As her current single “Taste” kicked in, she gently motioned for the mic to come closer to her — all part of the show, of course — a tiny gesture to let the crowd know she’s willing to have fun at her own expense. Carpenter’s self-awareness, and her utter inability to take herself seriously, are all part of her knowing charm.

She’s a performer who sang one of the evening’s songs, “Sharpest Tool,” while seated on a toilet. She also pretended to have technical difficulties on her microphone and on the stage’s video screens during her outro to “Nonsense,” her way of getting out of performing a different, innuendo-laden, city specific closing to the song each night, as she did on her previous outing, which became her signature bit at each show. But we’re in a new era now.

Thursday’s concert was just the third stop on the 25-year-old’s Short n’ Sweet Tour, launched in the wake of last month’s “Short n’ Sweet” album, which marked her first No. 1 hit on the Billboard 200.

It’s been a stratospheric year for the pop singer, who has been kicking around since her debut album “Eyes Wide Open” was released in 2015; that same year she sang the National Anthem before the Detroit Lions’ Thanksgiving Day game. The following year she performed a small concert upstairs at the Pike Room at Pontiac’s Crofoot, which she alluded to on stage Thursday, relaying a story about trying to use the bathroom at a 24-hour hour diner after the show, only to find out it was closed. “Pontiac, Michigan really humbled me,” she said with a laugh.

Carpenter’s profile didn’t really come into focus until she was identified as the other girl in Olivia Rodrigo’s “Driver’s License” drama in 2021, and she became a pop villain in Rodrigo’s storyline. But 2022 brought “Emails I Can’t Send,” Carpenter’s first grown-up pop album, and she shifted the narrative around her by creating a smart, funny, bubbly persona, full of playful come-ons and winking jokes, and she sold out Detroit’s Masonic Temple in 2023 on her tour behind the album.

Sabrina Carpenter, center, performs at Little Caesars Arena on Sept. 26, 2024.

Her profile continued to grow — opening a run of “Eras Tour” dates for Taylor Swift certainly didn’t hurt — and it exploded with the April release of “Espresso,” her crossover smash single, which coincided with her Coachella debut and the launch of summer festival season. Since then it’s been all Carpenter, all the time, and her 2024 breakthrough is a classic example of a 10-years-in-the-making overnight pop success story.

Carpenter was joined on stage Thursday by a team of dancers — six female, four male — and she performed light choreography with the group. Her focus was on bringing out the personality in her songs, which is her personality, and almost every song on “Short n’ Sweet” has some sort of punchline or zinger that is designed to become a shared moment with the audience.

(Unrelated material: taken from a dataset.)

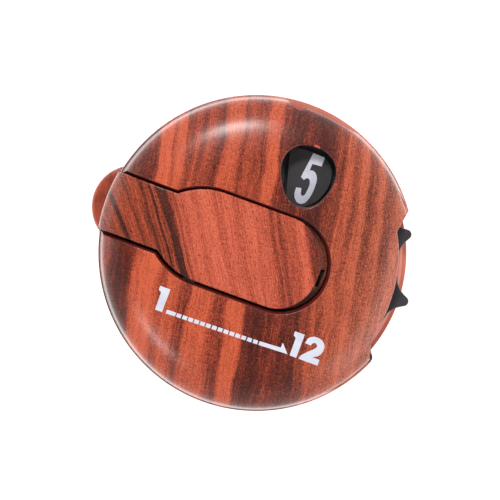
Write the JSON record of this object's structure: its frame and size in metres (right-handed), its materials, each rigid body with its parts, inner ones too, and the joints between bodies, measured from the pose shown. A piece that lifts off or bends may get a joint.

On “Taste” it’s the “just know I was already there!” shout-along bit, on “Bed Chem” it’s the Shakespeare-like phrasing of “where art thou, why not uponeth me?” and on “Please Please Please” it’s the 12-letter curse word in the chorus. These are built into the framework of the songs, making them perfect for TikTok and for crowd participation, and fans knew when to join in and make their voices heard.

“Because I Liked a Boy,” Carpenter’s side of the “Driver’s License” saga and her reckoning with the fallout from it, was another major crowd moment, and showed that those who got on board the Carpenter train recently at least went back and did their homework on her last album. A faithful version of Sixpence None the Richer’s “Kiss Me” came late in the show in a slot that’s held for a cover song; the 1998 single was released one year before Carpenter was born.

While the video screens invoked telephone party line infomercials and late night TV talk shows, there was at one point an extended video clip of the late Leonard Cohen, perhaps to make up for the perceived slight he takes in “Dumb & Poetic.” “Juno,” which is perhaps “Short n’ Sweet’s” most soaring pop moment (and which uses the 2007 teen pregnancy comedy as a winking come-on), was given the night’s biggest production element, with Carpenter dropping to her knees on top of the heart-shaped stage as it was lifted by hydraulics into the air above the crowd.

“Espresso” capped off the night, but even after she left the stage, Carpenter had more up her sleeve. In pre-taped video that ran on the stage’s big screens, she bid fans farewell as they filed out of the arena in a series of awkward, goofy goodbyes. It showed once again how far she’s willing to go to make herself the joke, but also that she’s always going to have the last laugh.